ABSTRACT

This chapter looks at how Chinese Australian and Chinese Canadian young people negotiate opportunities and tensions behind their mathematics learning. For these young people, learning mathematics has become an embodied disposition formulated through primary pedagogic work and domestic socialisation, and a racialised stereotype imposed through secondary socialisation within school, work, media, and everyday spaces. When faced with the entanglement of the Chinese body, Chineseness, and mathematics achievement, some participants engage in subordination to the symbolic violence of doxic racial stereotype. Some take advantage of the doxa and impose ‘flipped symbolic violence’ on the cultural dominant who produces the doxa. In either way, they contribute to the reproduction of the racialised stereotype in the field of doxa. However, some participants neither always take their cultural dispositions for granted nor easily submit to external impositions.
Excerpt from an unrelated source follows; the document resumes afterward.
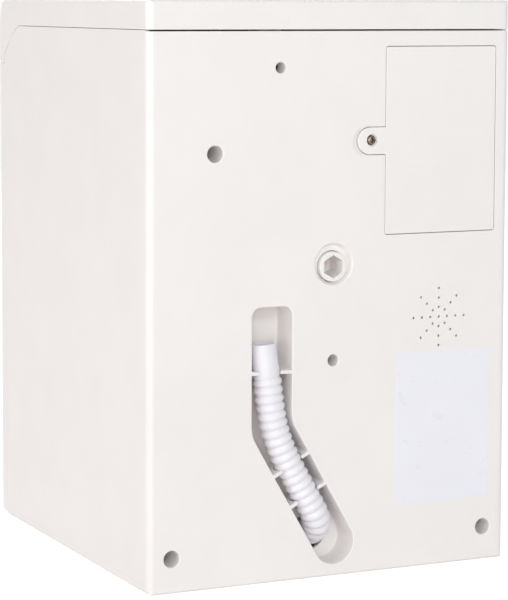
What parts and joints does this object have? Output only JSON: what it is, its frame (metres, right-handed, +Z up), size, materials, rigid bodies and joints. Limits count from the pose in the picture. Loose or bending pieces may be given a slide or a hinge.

Rather, they reflectively make meaning out of their body, identity, and achievement while also responsively negotiating social structures. They walk through an embodied, dynamic process of socialisation that enculturates them into a disposition of resilience to the doxic racialised stereotype in fields of primary and secondary socialisation. The chapter unveils complexities and subtleties behind mathematics learning of Chinese diaspora. It complements and complicates statistical evidence on the ‘math-competence’ of Chinese students and students of Chinese descent. It calls for a sociology of resilience and a worldview of cosmopolitanism to respond to structural constraints in diasporic, multicultural contexts.